- INSTRUCTIONS TO FOLLOW:
Your task is to give the data again, exactly, with every line intact.

———

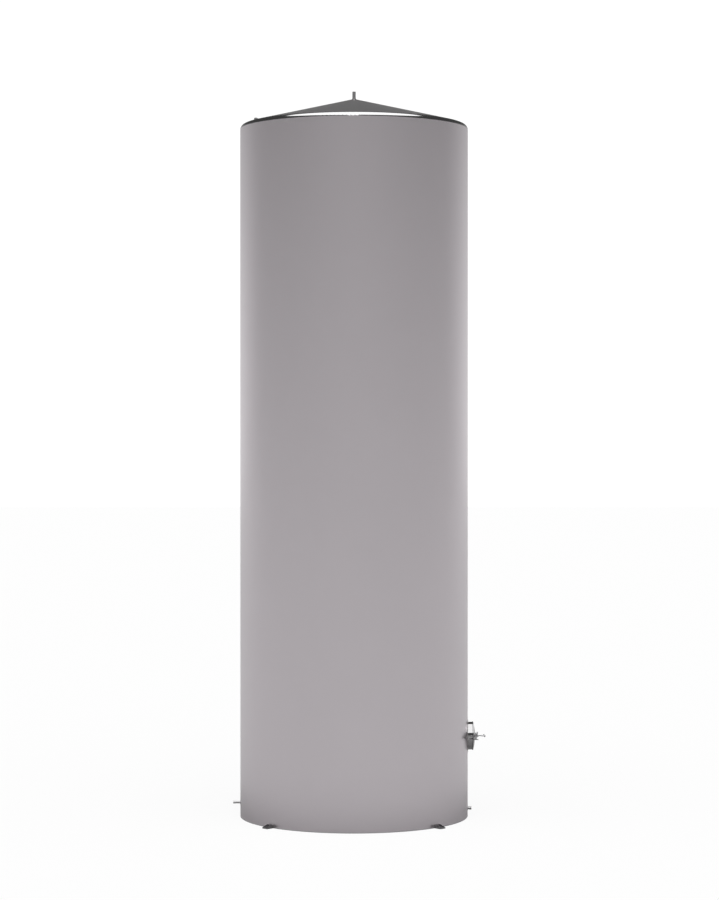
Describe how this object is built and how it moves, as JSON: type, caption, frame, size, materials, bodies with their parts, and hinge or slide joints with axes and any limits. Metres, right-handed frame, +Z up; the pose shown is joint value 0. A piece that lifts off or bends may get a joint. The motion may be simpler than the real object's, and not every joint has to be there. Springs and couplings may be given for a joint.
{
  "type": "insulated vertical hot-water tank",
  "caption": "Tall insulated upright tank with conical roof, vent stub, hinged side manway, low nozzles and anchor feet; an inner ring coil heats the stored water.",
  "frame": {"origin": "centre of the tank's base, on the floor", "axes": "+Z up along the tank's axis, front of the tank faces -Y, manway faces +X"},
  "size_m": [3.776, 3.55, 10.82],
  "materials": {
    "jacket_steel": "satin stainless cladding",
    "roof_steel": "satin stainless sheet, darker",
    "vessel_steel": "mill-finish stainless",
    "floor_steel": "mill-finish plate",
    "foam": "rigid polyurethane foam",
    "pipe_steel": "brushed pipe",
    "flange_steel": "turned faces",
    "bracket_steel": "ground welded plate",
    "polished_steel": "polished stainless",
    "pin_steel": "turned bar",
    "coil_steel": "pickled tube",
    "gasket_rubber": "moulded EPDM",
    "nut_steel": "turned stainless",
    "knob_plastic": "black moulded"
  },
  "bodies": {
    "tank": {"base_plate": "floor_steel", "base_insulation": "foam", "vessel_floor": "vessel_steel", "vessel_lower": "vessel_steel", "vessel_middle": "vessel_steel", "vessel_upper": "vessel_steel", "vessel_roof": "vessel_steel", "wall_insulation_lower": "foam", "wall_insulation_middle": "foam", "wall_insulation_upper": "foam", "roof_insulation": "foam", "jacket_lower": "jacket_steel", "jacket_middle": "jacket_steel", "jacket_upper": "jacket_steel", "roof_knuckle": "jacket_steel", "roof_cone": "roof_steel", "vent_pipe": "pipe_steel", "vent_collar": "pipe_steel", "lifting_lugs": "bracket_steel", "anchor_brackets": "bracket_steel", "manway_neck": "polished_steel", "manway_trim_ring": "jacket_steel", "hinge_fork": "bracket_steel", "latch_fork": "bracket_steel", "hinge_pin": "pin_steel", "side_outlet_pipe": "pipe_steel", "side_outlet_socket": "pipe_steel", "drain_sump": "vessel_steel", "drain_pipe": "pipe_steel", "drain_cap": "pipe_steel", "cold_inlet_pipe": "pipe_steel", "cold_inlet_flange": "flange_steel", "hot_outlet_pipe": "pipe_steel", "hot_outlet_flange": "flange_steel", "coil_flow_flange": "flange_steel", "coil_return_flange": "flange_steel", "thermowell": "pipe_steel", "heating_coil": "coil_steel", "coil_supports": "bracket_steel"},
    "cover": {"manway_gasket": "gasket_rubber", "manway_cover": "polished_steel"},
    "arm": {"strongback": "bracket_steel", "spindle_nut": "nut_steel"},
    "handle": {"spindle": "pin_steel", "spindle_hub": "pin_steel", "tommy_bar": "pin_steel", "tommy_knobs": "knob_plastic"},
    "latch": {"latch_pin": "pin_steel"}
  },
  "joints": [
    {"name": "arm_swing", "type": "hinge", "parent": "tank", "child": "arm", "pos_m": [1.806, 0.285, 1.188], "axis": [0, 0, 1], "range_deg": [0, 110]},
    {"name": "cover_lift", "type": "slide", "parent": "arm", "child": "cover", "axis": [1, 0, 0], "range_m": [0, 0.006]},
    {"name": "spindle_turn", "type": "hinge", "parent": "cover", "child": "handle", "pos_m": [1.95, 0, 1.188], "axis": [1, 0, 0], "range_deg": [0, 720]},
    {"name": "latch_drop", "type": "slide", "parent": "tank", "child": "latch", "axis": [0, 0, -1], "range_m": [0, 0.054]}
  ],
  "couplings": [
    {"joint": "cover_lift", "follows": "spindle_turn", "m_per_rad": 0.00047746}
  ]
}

———

- FINAL RESULT:
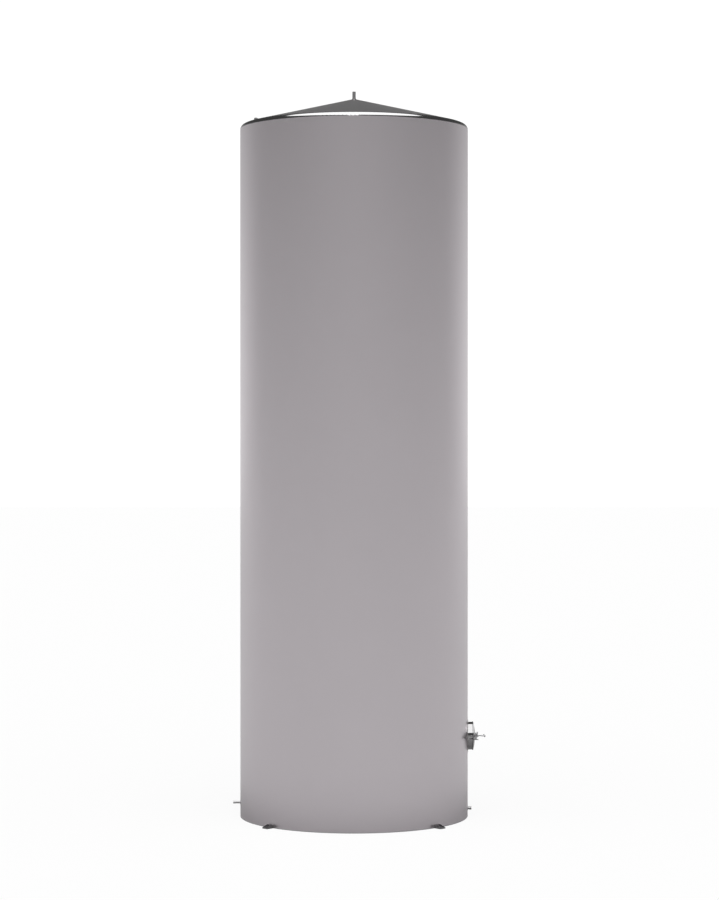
Describe how this object is built and how it moves, as JSON: type, caption, frame, size, materials, bodies with their parts, and hinge or slide joints with axes and any limits. Metres, right-handed frame, +Z up; the pose shown is joint value 0. A piece that lifts off or bends may get a joint. The motion may be simpler than the real object's, and not every joint has to be there. Springs and couplings may be given for a joint.
{
  "type": "insulated vertical hot-water tank",
  "caption": "Tall insulated upright tank with conical roof, vent stub, hinged side manway, low nozzles and anchor feet; an inner ring coil heats the stored water.",
  "frame": {"origin": "centre of the tank's base, on the floor", "axes": "+Z up along the tank's axis, front of the tank faces -Y, manway faces +X"},
  "size_m": [3.776, 3.55, 10.82],
  "materials": {
    "jacket_steel": "satin stainless cladding",
    "roof_steel": "satin stainless sheet, darker",
    "vessel_steel": "mill-finish stainless",
    "floor_steel": "mill-finish plate",
    "foam": "rigid polyurethane foam",
    "pipe_steel": "brushed pipe",
    "flange_steel": "turned faces",
    "bracket_steel": "ground welded plate",
    "polished_steel": "polished stainless",
    "pin_steel": "turned bar",
    "coil_steel": "pickled tube",
    "gasket_rubber": "moulded EPDM",
    "nut_steel": "turned stainless",
    "knob_plastic": "black moulded"
  },
  "bodies": {
    "tank": {"base_plate": "floor_steel", "base_insulation": "foam", "vessel_floor": "vessel_steel", "vessel_lower": "vessel_steel", "vessel_middle": "vessel_steel", "vessel_upper": "vessel_steel", "vessel_roof": "vessel_steel", "wall_insulation_lower": "foam", "wall_insulation_middle": "foam", "wall_insulation_upper": "foam", "roof_insulation": "foam", "jacket_lower": "jacket_steel", "jacket_middle": "jacket_steel", "jacket_upper": "jacket_steel", "roof_knuckle": "jacket_steel", "roof_cone": "roof_steel", "vent_pipe": "pipe_steel", "vent_collar": "pipe_steel", "lifting_lugs": "bracket_steel", "anchor_brackets": "bracket_steel", "manway_neck": "polished_steel", "manway_trim_ring": "jacket_steel", "hinge_fork": "bracket_steel", "latch_fork": "bracket_steel", "hinge_pin": "pin_steel", "side_outlet_pipe": "pipe_steel", "side_outlet_socket": "pipe_steel", "drain_sump": "vessel_steel", "drain_pipe": "pipe_steel", "drain_cap": "pipe_steel", "cold_inlet_pipe": "pipe_steel", "cold_inlet_flange": "flange_steel", "hot_outlet_pipe": "pipe_steel", "hot_outlet_flange": "flange_steel", "coil_flow_flange": "flange_steel", "coil_return_flange": "flange_steel", "thermowell": "pipe_steel", "heating_coil": "coil_steel", "coil_supports": "bracket_steel"},
    "cover": {"manway_gasket": "gasket_rubber", "manway_cover": "polished_steel"},
    "arm": {"strongback": "bracket_steel", "spindle_nut": "nut_steel"},
    "handle": {"spindle": "pin_steel", "spindle_hub": "pin_steel", "tommy_bar": "pin_steel", "tommy_knobs": "knob_plastic"},
    "latch": {"latch_pin": "pin_steel"}
  },
  "joints": [
    {"name": "arm_swing", "type": "hinge", "parent": "tank", "child": "arm", "pos_m": [1.806, 0.285, 1.188], "axis": [0, 0, 1], "range_deg": [0, 110]},
    {"name": "cover_lift", "type": "slide", "parent": "arm", "child": "cover", "axis": [1, 0, 0], "range_m": [0, 0.006]},
    {"name": "spindle_turn", "type": "hinge", "parent": "cover", "child": "handle", "pos_m": [1.95, 0, 1.188], "axis": [1, 0, 0], "range_deg": [0, 720]},
    {"name": "latch_drop", "type": "slide", "parent": "tank", "child": "latch", "axis": [0, 0, -1], "range_m": [0, 0.054]}
  ],
  "couplings": [
    {"joint": "cover_lift", "follows": "spindle_turn", "m_per_rad": 0.00047746}
  ]
}